# Benelli SBE II turkey choke



## dropnchop

Just purchased a SBE II, and I am in the market for a nice and effective turkey choke. Does anyone have any suggestions from patterning experiences? Thanks for the suggestion. I figure the load will make a difference too so I'd appreciate those suggestions as well. Thanks for all the help. I know I'm ready to work some birds and I'm sure y'all are too! I've looked at the Kicks Gobblin Thunder, and I have heard good things about that, but I have no clue about the correct constriction to choose.


----------



## Bhrama

Can't go wrong with Comp-n-Choke or Kicks.
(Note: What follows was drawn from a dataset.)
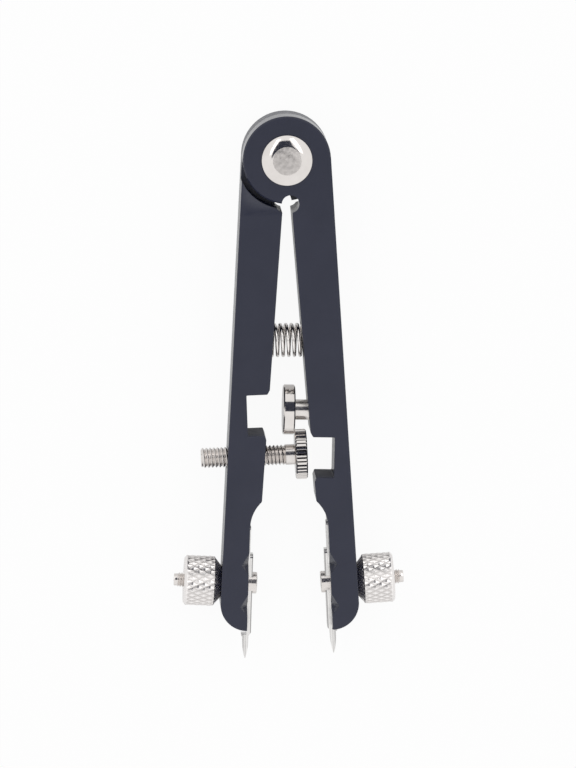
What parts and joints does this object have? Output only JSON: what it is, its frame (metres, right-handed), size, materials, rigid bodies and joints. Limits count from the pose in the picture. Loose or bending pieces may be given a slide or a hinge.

I've got one of both for my Super Nova.

I use the XXX Full 658 Comp-n-Choke.
http://www.comp-n-choke.com/Merchant2/merchant.mvc?Screen=CTGY&Store_Code=CNC&Category_Code=TChokes

And the Gobblin Thunder 660 Kicks.

http://www.kicks-ind.com/mm5/merchant.mvc?Screen=CTGY&Store_Code=Kicks&Category_Code=GobblinThunder

Plus they are a family run business and their manufacturing facility is in Georgia.


----------



## stringmusic

My dad gets GREAT patterns out of his SBII with a  Primos jelleyhead choke and winchester x-tended range #6's.


----------



## Bama4me

My Beretta Extrema chokes interchange with the SBEII... so the barrel diameter is probably similar.  I have found a devestating combo using a Hevi 13 choke (.673) and Nitros 4x5x7.  Good luck.


----------



## 01Foreman400

How much do you want to spend?


----------



## rcf1968

I have a SBEII with the carlson non ported .665 shooting fed.#6 with flite control and have great patterns. Tried the kicks gobblin thunder but had better pattern with carlson.


----------



## Luke0927

rcf1968 said:


> I have a SBEII with the carlson non ported .665 shooting fed.#6 with flite control and have great patterns. Tried the kicks gobblin thunder but had better pattern with carlson.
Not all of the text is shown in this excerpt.